▼▼▼
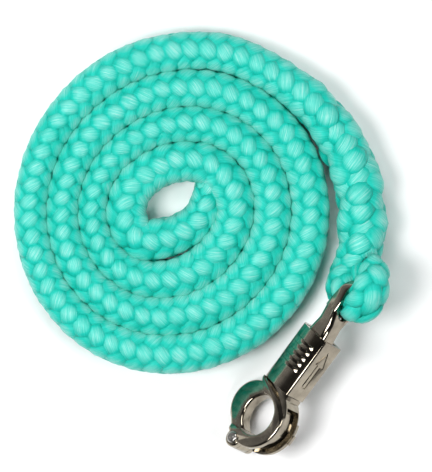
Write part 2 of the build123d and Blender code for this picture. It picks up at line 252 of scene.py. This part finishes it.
# the section stands square to the snap's ring at the eye, and upright from the splice on
tangent = unit(np.gradient(line, axis=0))
tilt_places = [0, at_slot + SQUARE_TO_RING_PAST_SLOT, at_splice_end + UPRIGHT_PAST_SPLICE_END, rope_length]
tilt = np.interp(marks, tilt_places, [1, 1, 0, 0])[:, None]
upward = tilt * np.array(ring_normal) + (1 - tilt) * np.array(UP)
upward = unit(upward - (upward * tangent).sum(1, keepdims=True) * tangent)
sideways = np.cross(tangent, upward)

# ---------------------------------------------------------------- the braid
STRANDS_EACH_WAY = 6
BRAID_LEAD = 63 * MM
FIRST_STRAND_AT = math.pi / 16
# two over and two under: the pattern repeats every fourth crossing
CROSSINGS_PER_REPEAT = 4
STRANDS_PAST_PER_NUMBER = 2
HALF_CROSSING = 0.5

# a strand's half width, half thickness and dip under the others, as shares of the rope's half size
STRAND_WIDE = 0.44
STRAND_THICK = 0.235
STRAND_RIDE = 0.115
RIDE_FLATNESS = 0.9
RIDE_WIDENS = 0.14
RIDE_THICKENS = 0.12
CORE_SHARE = 0.62
SQUARENESS = 2.7

# corners round a strand, the length that one step of its map covers, and its clearance of the floor
SECTION = 10
MAP_LENGTH = 10 * MM
FLOOR_GAP = 0.05 * MM

# how high a place on a strand is, which sets its painted shade and painted highlight: halfway, and what
# riding and its own round add
CROWN_MIDDLE = 0.5
CROWN_BY_RIDE = 0.3
CROWN_BY_ROUND = 0.2

# unevenness: its seed, how much on plain rope, how much more where spliced, and the length of its waves
UNEVEN_TURN = (0, 0.08, 0.10, 43 * MM)
UNEVEN_LIFT = (5, 0.020, 0.025, 24 * MM)
UNEVEN_WIDTH = (9, 0.09, 0.0, 23 * MM)
LEFT_HAND_SEED = 20
# share of that length, shift and height of each wave
WANDER_WAVES = [(1.0, 1.7, 0.5), (0.37, 2.9, 0.3), (2.3, 4.1, 0.4)]
# bulges round the spliced length, the twist's pitch in millimetres, shift and height of each swelling
SPLICE_SWELLS = [(2, 29, 0.0, 0.095), (3, -31, 1.0, 0.035), (1, 19, 0.0, 0.020)]
SPLICE_SINK = 0.05

spliced_places = [0, at_splice_end, at_splice_start - 20 * MM, at_splice_start + 20 * MM]
spliced = np.interp(marks, spliced_places, [0.7, 1, 1, 0])


def wander(seed, pitch):
    """Slow, repeatable unevenness along the rope, about -1 to 1."""
    return sum(height * np.sin(math.tau * marks / (pitch * share) + seed * shift)
               for share, shift, height in WANDER_WAVES)


def uneven(kind, strand_seed):
    """Unevenness of one kind, stronger where the rope is spliced."""
    seed, plain, added, pitch = kind
    return (plain + added * spliced) * wander(strand_seed + seed, pitch)


def lumps(angle):
    """Share by which the spliced length swells where the tucked strands bulge in a slow twist."""
    swell = sum(height * np.sin(bulges * angle + math.tau * marks / (pitch * MM) + shift)
                for bulges, pitch, shift, height in SPLICE_SWELLS)
    return spliced * (swell - SPLICE_SINK)


def squared(angle):
    """How much further out a pressed, squarish section reaches than an ellipse at this angle."""
    sides = np.abs(np.cos(angle)) ** SQUARENESS + np.abs(np.sin(angle)) ** SQUARENESS
    return sides ** (-1 / SQUARENESS)


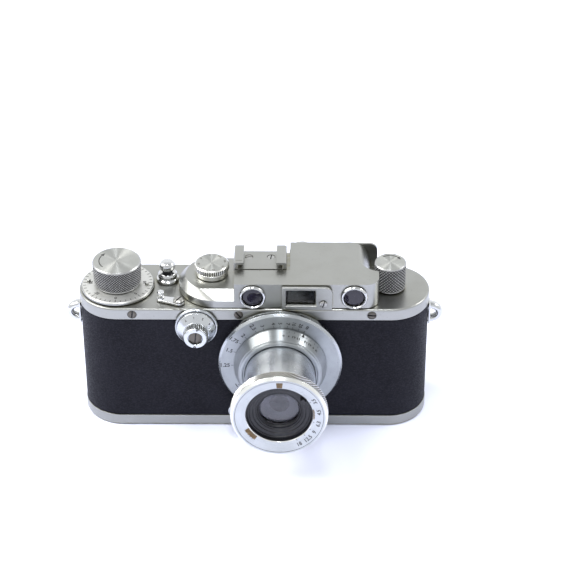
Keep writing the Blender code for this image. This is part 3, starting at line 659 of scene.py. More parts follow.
# Metals faced on a lathe: colour, stain, roughness, axis, streak and grain
TURNED = {
    "turned_chrome_up": ((0.44, 0.445, 0.425), (0.38, 0.385, 0.365), 0.34, 'Z', 0.95, 0.03),
    "turned_chrome_forward": ((0.36, 0.38, 0.39), (0.31, 0.325, 0.335), 0.34, 'Y', 0.9, 0.05),
    "lens_face_chrome": ((0.50, 0.52, 0.53), (0.43, 0.45, 0.46), 0.30, 'Y', 0.7, 0.08),
    "polished_tube": ((0.80, 0.82, 0.85), (0.62, 0.65, 0.68), 0.26, 'Y', 0.7, 0.08),
    "dial_chrome": ((0.66, 0.66, 0.64), (0.58, 0.58, 0.55), 0.46, 'Z', 0.4, 0.05),
}

# Knurled metals: tip, valley (dirt together with painted shade), roughness and the height below which the
# dark valley colour lies
KNURLED = {
    "knurled_chrome": ((0.40, 0.40, 0.40), (0.022, 0.021, 0.023), 0.30),
    "head_knurl_chrome": ((0.80, 0.80, 0.77), (0.050, 0.044, 0.026), 0.25, 0.42),
    "slow_dial_chrome": ((0.56, 0.58, 0.60), (0.045, 0.042, 0.030), 0.24, 0.28),
    "bright_knurled_chrome": ((0.80, 0.80, 0.76), (0.060, 0.055, 0.035), 0.26, 0.28),
}

# Paints and fillings: colour, roughness, metallic and speckle
PAINTS = {
    "black_metal": ((0.012, 0.012, 0.015), 0.42, 0.2),
    # The pitch black paint next is only used as the painted shade inside the viewfinder.
    "painted_shade_black": ((0.003, 0.003, 0.004), 0.85, 0.0, 0.1),
    "worn_brass": ((0.13, 0.085, 0.040), 0.5, 0.5, 0.9),
    "engraving_fill": ((0.020, 0.019, 0.018), 0.55),
    "faint_engraving_fill": ((0.16, 0.155, 0.14), 0.5, 0.5),
}

# Glasses: tint, roughness and how far they let light through
GLASSES = {
    # The dark glass lets no light through: its near-black tint is a painted shade of the dark inside
    # behind the glass, and its faint violet a painted reflection.
    "dark_glass": ((0.012, 0.010, 0.020), 0.03, 0.0),
    "lens_glass": ((0.86, 0.86, 0.95),),
    "clear_glass": ((0.80, 0.82, 0.86),),
}

MATERIALS = {"covering": vulcanite("vulcanite"), "curtain_cloth": curtain_cloth("curtain_cloth")}
for make, table in ((plated_metal, PLATED), (turned_metal, TURNED), (knurled_metal, KNURLED),
                    (paint, PAINTS), (glass, GLASSES)):
    for finish_name, settings in table.items():
        MATERIALS[finish_name] = make(finish_name, *settings)


# ---------------------------------------------------------------- pieces

def place_piece(name, shape, finish, body, matrix=None, second=None):
    """Turns a shape in millimetres into a piece that rides on a body. Second is a face test and finish."""
    if matrix:
        moved(shape, matrix)
    moved(shape, Matrix.Scale(MM, 4))
    bmesh.ops.recalc_face_normals(shape, faces=shape.faces)
    mesh = bpy.data.meshes.new(name)
    mesh.materials.append(MATERIALS[finish])
    if second:
        mesh.materials.append(MATERIALS[second[1]])
        for face in shape.faces:
            if second[0] and second[0](face):
                face.material_index = 1
    shape.to_mesh(mesh)
    shape.free()
    mesh.shade_smooth()
    mesh.set_sharp_from_angle(angle=SHARP_ANGLE)
    item = bpy.data.objects.new(name, mesh)
    bpy.context.scene.collection.objects.link(item)
    normals = item.modifiers.new("even_normals", 'WEIGHTED_NORMAL')
    normals.keep_sharp = True
    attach(item, body)
    return item


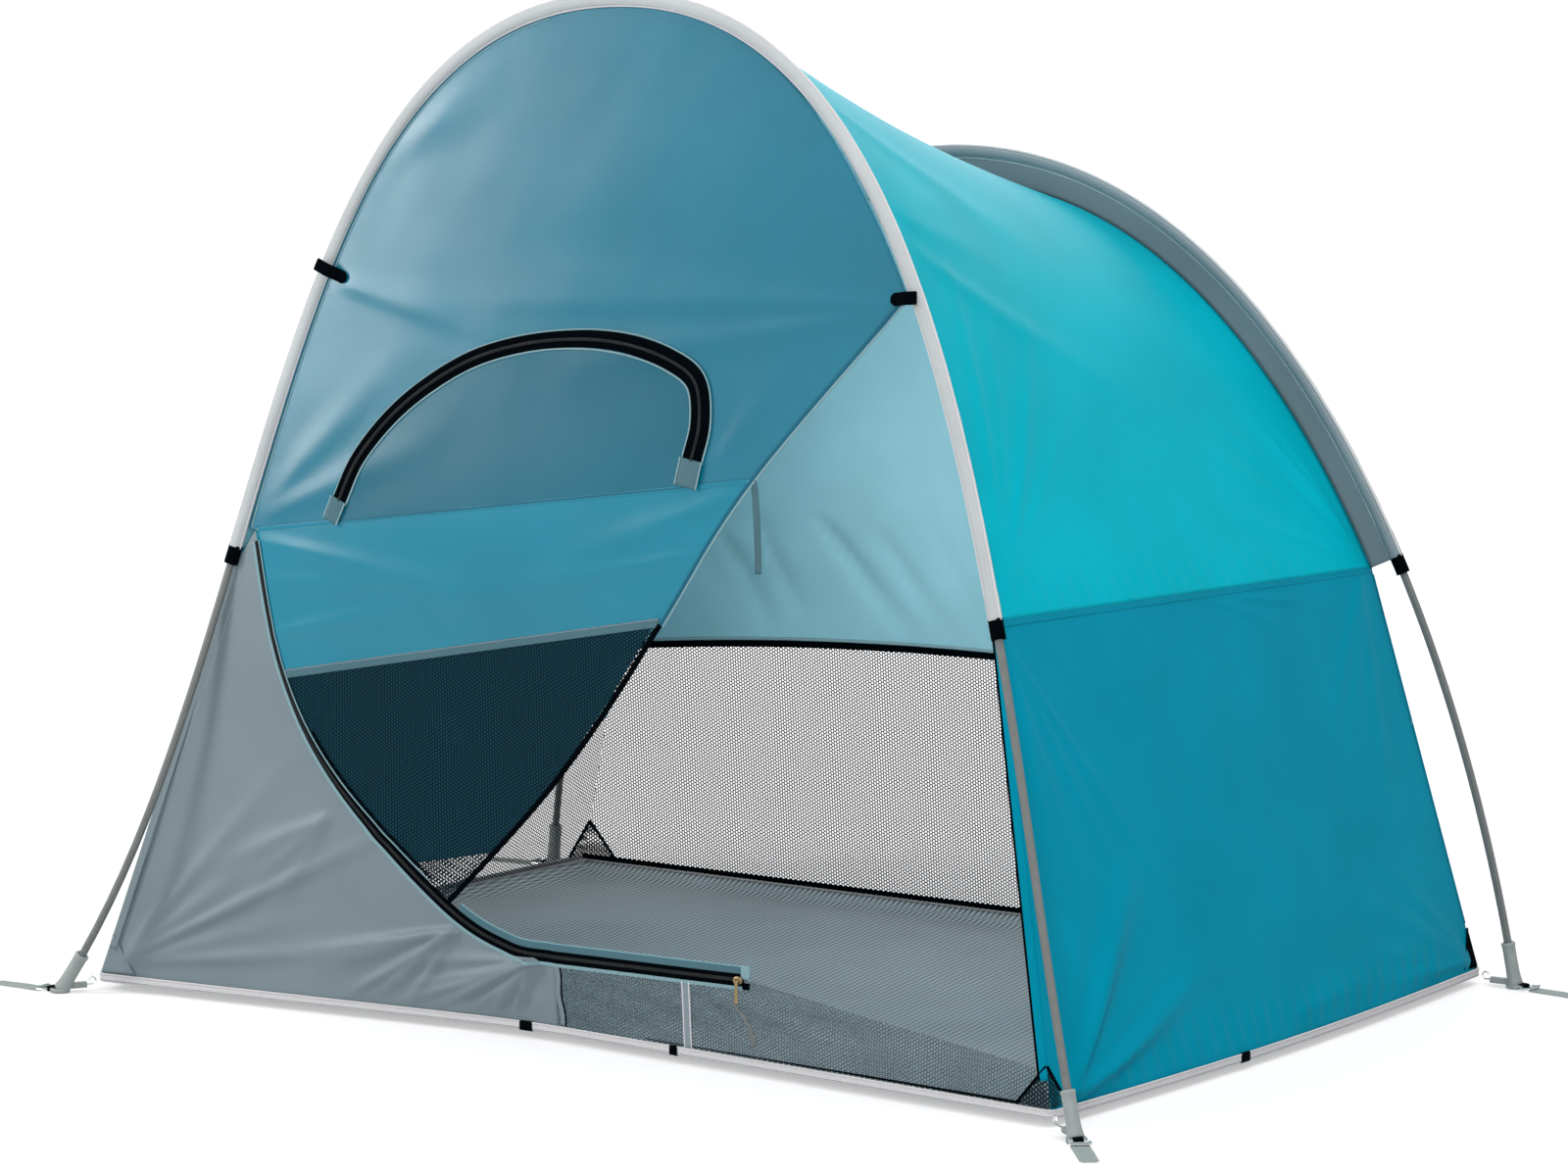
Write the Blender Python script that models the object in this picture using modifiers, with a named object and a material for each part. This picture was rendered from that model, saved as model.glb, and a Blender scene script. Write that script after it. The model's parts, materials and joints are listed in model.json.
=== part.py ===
"""Beach tent: two bent pole hoops that carry a canopy, walls, a floor and a zipped front door.

Metres, +Z up. X runs across the tent and Y from the front (-Y) to the rear. The origin is on the
ground, midway between the four feet.
"""

import bmesh
import bpy
import numpy as np
from mathutils import Matrix, Vector

# Hoops: sizes in metres, curve control points as shares of half the foot span and of the hoop's height
FOOT_SPAN = 1.80
FOOT_DEPTH = 1.26
FRONT_HEIGHT = 1.51
REAR_HEIGHT = 1.233
FRONT_LEAN_DEGREES = 8.9
REAR_LEAN_DEGREES = 5.5
FRONT_RIGHT_SHARES = ((1, 0), (0.788, 0.382), (0.639, 1), (0, 1))
FRONT_LEFT_SHARES = ((-1, 0), (-0.590, 0.364), (-0.740, 1), (0, 1))
REAR_RIGHT_SHARES = ((1, 0), (0.900, 0.515), (0.574, 1), (0, 1))
REAR_LEFT_SHARES = ((-1, 0), (-0.900, 0.515), (-0.574, 1), (0, 1))
CURVE_STEPS = 200

# Poles
POLE_RADIUS = 0.006
FERRULE_RISE = 0.130
POLE_JOINT_GAP = 0.0003
FERRULE_LENGTH = 0.070
FERRULE_WALL = 0.0012
POLE_CLEARANCE = 0.0007
LEG_POINTS = 17
CROWN_POINTS = 30

# Sleeves, their end bands and the strip behind the canopy
SLEEVE_RADIUS = 0.011
FRONT_SEAM_HEIGHT = 0.685
REAR_SEAM_HEIGHT = 0.650
BAND_LENGTH = 0.024
STRIP_WIDTH = 0.037
ARCH_SPANS = 28
TUBE_SIDES = 8

# Cloth
CLOTH = 0.0012
FLOOR_CLOTH = 0.0020
SEAM_GAP = 0.0004
LAYER_GAP = 0.0005
CORNER_GAP = CLOTH / 2 + SEAM_GAP
CANOPY_SAG = 0.022
CANOPY_STEPS = 6
WALL_STEPS = 6

# Base outline
RIGHT_CORNER_INSET = 0.075
LEFT_CORNER_INSET = 0.035
FRONT_CORNER_INSET = 0.055
REAR_CORNER_INSET = 0.065
BODY_RIGHT = FOOT_SPAN / 2 - RIGHT_CORNER_INSET
BODY_LEFT = FOOT_SPAN / 2 - LEFT_CORNER_INSET
BODY_FRONT = FOOT_DEPTH / 2 - FRONT_CORNER_INSET
REAR_CORNER = FOOT_SPAN / 2 - REAR_CORNER_INSET
FRONT_TUCK = 0.080
FRONT_TUCK_SHARE = -0.144
TUCK_SOFTNESS = 0.100
BEND_SOFTNESS = 0.090
WALL_BOTTOM = 0.0180
FLOOR_RIM = 0.0166
FLOOR_SLOPE = 0.070
BASE_SPANS = 18
RISE_SHARES = (0.25, 0.55, 1.0)
RISE_END_SHARE = 1.3
HEM_GAP = 0.0009
HEM_WIDTH = 0.010
HEM_THICKNESS = 0.0020

# Front wall, as shares of half the foot span and of the front hoop's height
ZIP_SHARES = ((-0.670, 0.472), (-0.605, 0.321), (-0.487, 0.201), (-0.288, 0.110), (-0.110, 0.083))
ZIP_END_SHARES = (0.314, 0.090)
EDGE_SHARES = ((0.561, 0.737), (0.310, 0.561), (0.152, 0.420), (-0.046, 0.269), (-0.288, 0.110))
PANEL_STANDOFF = 0.0030
PANEL_SEAM_SHARES = (-0.072, WALL_BOTTOM / FRONT_HEIGHT)
LIP_END_SHARES = (0.890, 0.052)
WINDOW_LEFT_SHARES = ((-0.495, 0.508), (-0.373, 0.608), (-0.148, 0.672))
WINDOW_RIGHT_SHARES = ((0.063, 0.679), (0.194, 0.649), (0.199, 0.575))
FLAP_END_SHARE = 0.80
FLAP_INSET_SHARE = 0.02
SPAN_STEPS = 6
DOOR_STEPS = 8

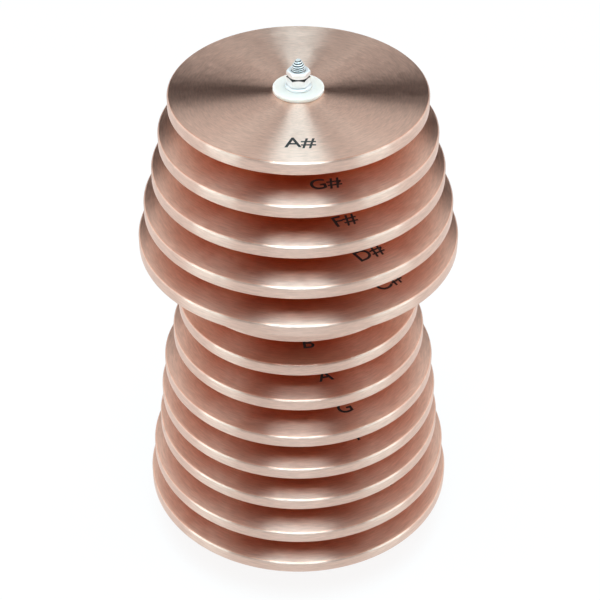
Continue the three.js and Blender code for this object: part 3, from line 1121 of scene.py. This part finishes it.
def floor_material(own_white):
    """A white floor that keeps the stack's shadow, and looks white to camera and metal."""
    material, tree, shader, _ = new_material("Studio Floor")
    shader.inputs["Base Color"].default_value = (0.9, 0.9, 0.9, 1)
    shader.inputs["Roughness"].default_value = 0.9
    rays = add_node(tree, "ShaderNodeLightPath")
    camera, glossy = rays.outputs["Is Camera Ray"], rays.outputs["Is Glossy Ray"]
    seen = calculate(tree, "MAXIMUM", camera, glossy)
    seen = calculate(tree, "MAXIMUM", seen, rays.outputs["Is Transmission Ray"])
    white = add_node(tree, "ShaderNodeEmission")
    white.inputs["Strength"].default_value = 1.0
    share = calculate(tree, "MULTIPLY", seen, own_white)
    mix = fed_node(tree, share, "ShaderNodeMixShader")
    tree.links.new(shader.outputs[0], mix.inputs[1])
    tree.links.new(white.outputs[0], mix.inputs[2])
    tree.links.new(mix.outputs[0], tree.nodes["Material Output"].inputs["Surface"])
    return material


def add_lamp(name, place, width, length, colour, level):
    """A soft rectangular lamp that points at the stack. A level of 1 shows as white."""
    lamp = bpy.data.lights.new(name, "AREA")
    lamp.shape = "RECTANGLE"
    lamp.size = width
    lamp.size_y = length
    lamp.energy = level * math.pi * width * length
    lamp.color = colour
    hung = new_object(name, lamp)
    hung.location = place
    hung.rotation_euler = (Vector(LAMP_AIM) - Vector(place)).to_track_quat("-Z", "Y").to_euler()


class CrotaleStudio(bpy.types.Operator):
    """Set up the floor, the lamps, the lit room and the camera"""

    bl_idname = "crotales.studio"
    bl_label = "Studio"

    def execute(self, context):
        studio = context.scene.crotale_studio
        self.lay_floor(studio)
        for name, place, width, length, colour, setting, share in LAMPS:
            add_lamp(name, place, width, length, colour, share * getattr(studio, setting))
        self.light_room(context, studio)
        self.set_camera(context, studio)
        return {"FINISHED"}

    def lay_floor(self, studio):
        shape = bmesh.new()
        bmesh.ops.create_circle(shape, cap_ends=True, segments=64, radius=12)
        mesh = new_mesh("floor", shape)
        mesh.materials.append(floor_material(studio.floor_white))
        floor = new_object("floor", mesh)
        floor.location.z = -FLOOR_GAP

    def light_room(self, context, studio):
        """A lit ceiling and side walls, dim in front, dark between them, and a pale horizon."""
        world = bpy.data.worlds.new("Studio")
        world.use_nodes = True
        tree = world.node_tree
        place = add_node(tree, "ShaderNodeTexCoord")
        split = fed_node(tree, place.outputs["Generated"], "ShaderNodeSeparateXYZ")
        back, up = split.outputs["Y"], split.outputs["Z"]
        aside = calculate(tree, "ABSOLUTE", split.outputs["X"])
        slope = calculate(tree, "MULTIPLY", aside, CEILING_SLOPE)
        ceiling = fade(tree, calculate(tree, "ADD", up, slope), CEILING_EDGE)
        walls = fade(tree, aside, WALL_EDGE)
        share = calculate(tree, "MAXIMUM", ceiling, walls)
        behind = calculate(tree, "MAXIMUM", fade(tree, back, BACK_EDGE), FRONT_SHARE)
        share = calculate(tree, "MULTIPLY", share, behind)
        share = calculate(tree, "MAXIMUM", share, fade(tree, up, HORIZON_EDGE))
        colour = blend(tree, share, (*studio.surroundings, 1), (*studio.ceiling, 1))
        tree.links.new(colour, tree.nodes["Background"].inputs["Color"])
        slope = calculate(tree, "MULTIPLY", back, FLAG_SLOPE)
        flag = fade(tree, calculate(tree, "ADD", aside, slope), FLAG_EDGE)
        level = calculate(tree, "MULTIPLY", walls, studio.walls - 1)
        level = calculate(tree, "ADD", level, ROOM_LEVEL)
        level = calculate(tree, "SUBTRACT", level, calculate(tree, "MULTIPLY", flag, FLAG_LEVEL))
        tree.links.new(level, tree.nodes["Background"].inputs["Strength"])
        context.scene.world = world

    def set_camera(self, context, studio):
        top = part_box("crotale_a_sharp")[1].z
        aim = Vector((0, 0, top - studio.aim_below_top))
        away = Vector((0, -math.cos(studio.elevation), math.sin(studio.elevation)))
        lens = bpy.data.cameras.new("Camera")
        lens.lens = studio.lens
        lens.sensor_width = 36
        lens.shift_x = studio.shift
        lens.clip_start = 10 * MM
        camera = new_object("Camera", lens)
        camera.location = aim + away * studio.distance
        camera.rotation_euler = (-away).to_track_quat("-Z", "Y").to_euler()
        context.scene.camera = camera
        context.scene.view_settings.view_transform = "Standard"
        context.scene.cycles.glossy_bounces = 12


class CrotalePanel(bpy.types.Panel):
    """Lists the stack's pieces in the sidebar"""

    bl_idname = "VIEW3D_PT_crotales"
    bl_label = "Crotales"
    bl_space_type = "VIEW_3D"
    bl_region_type = "UI"
    bl_category = "Crotales"

    def draw(self, context):
        for settings, _, operators in SETTINGS:
            box = self.layout.box()
            for operator in operators:
                box.operator(operator)
            group = getattr(context.scene, settings)
            for name in group.__annotations__:
                box.prop(group, name)


# Each group of settings: its name in the scene, its class and the operators that use it
SETTINGS = (
    ("crotale_discs", CrotaleDiscSettings, ("crotales.discs",)),
    ("crotale_marks", CrotaleMarkSettings, ("crotales.marks",)),
    ("crotale_bushes", CrotaleBushSettings, ("crotales.bushes",)),
    ("crotale_rod", CrotaleRodSettings, ("crotales.rod", "crotales.fasteners")),
    ("crotale_foot", CrotaleFootSettings, ("crotales.foot",)),
    ("crotale_studio", CrotaleStudioSettings, ("crotales.studio",)),
)

CLASSES = (
    CrotaleDiscs,
    CrotaleMarks,
    CrotaleBushes,
    CrotaleRod,
    CrotaleFasteners,
    CrotaleFoot,
    CrotaleStudio,
    CrotalePanel,
)


def register():
    for name, settings, _ in SETTINGS:
        bpy.utils.register_class(settings)
        setattr(bpy.types.Scene, name, PointerProperty(type=settings))
    for each in CLASSES:
        bpy.utils.register_class(each)


def unregister():
    for each in reversed(CLASSES):
        bpy.utils.unregister_class(each)
    for name, settings, _ in reversed(SETTINGS):
        delattr(bpy.types.Scene, name)
        bpy.utils.unregister_class(settings)


def main():
    register()
    bpy.ops.crotales.discs()
    bpy.ops.crotales.marks()
    bpy.ops.crotales.bushes()
    bpy.ops.crotales.rod()
    bpy.ops.crotales.fasteners()
    bpy.ops.crotales.foot()
    bpy.ops.crotales.studio()


if __name__ == "__main__":
    main()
▲▲▲
■ What to do ■
Read the lines above. Gather those in which the string "this" is found.

■ Exercise response ■
Write part 2 of the build123d and Blender code for this picture. It picks up at line 252 of scene.py. This part finishes it.
    """How much further out a pressed, squarish section reaches than an ellipse at this angle."""
Keep writing the Blender code for this image. This is part 3, starting at line 659 of scene.py. More parts follow.
Write the Blender Python script that models the object in this picture using modifiers, with a named object and a material for each part. This picture was rendered from that model, saved as model.glb, and a Blender scene script. Write that script after it. The model's parts, materials and joints are listed in model.json.
Continue the three.js and Blender code for this object: part 3, from line 1121 of scene.py. This part finishes it.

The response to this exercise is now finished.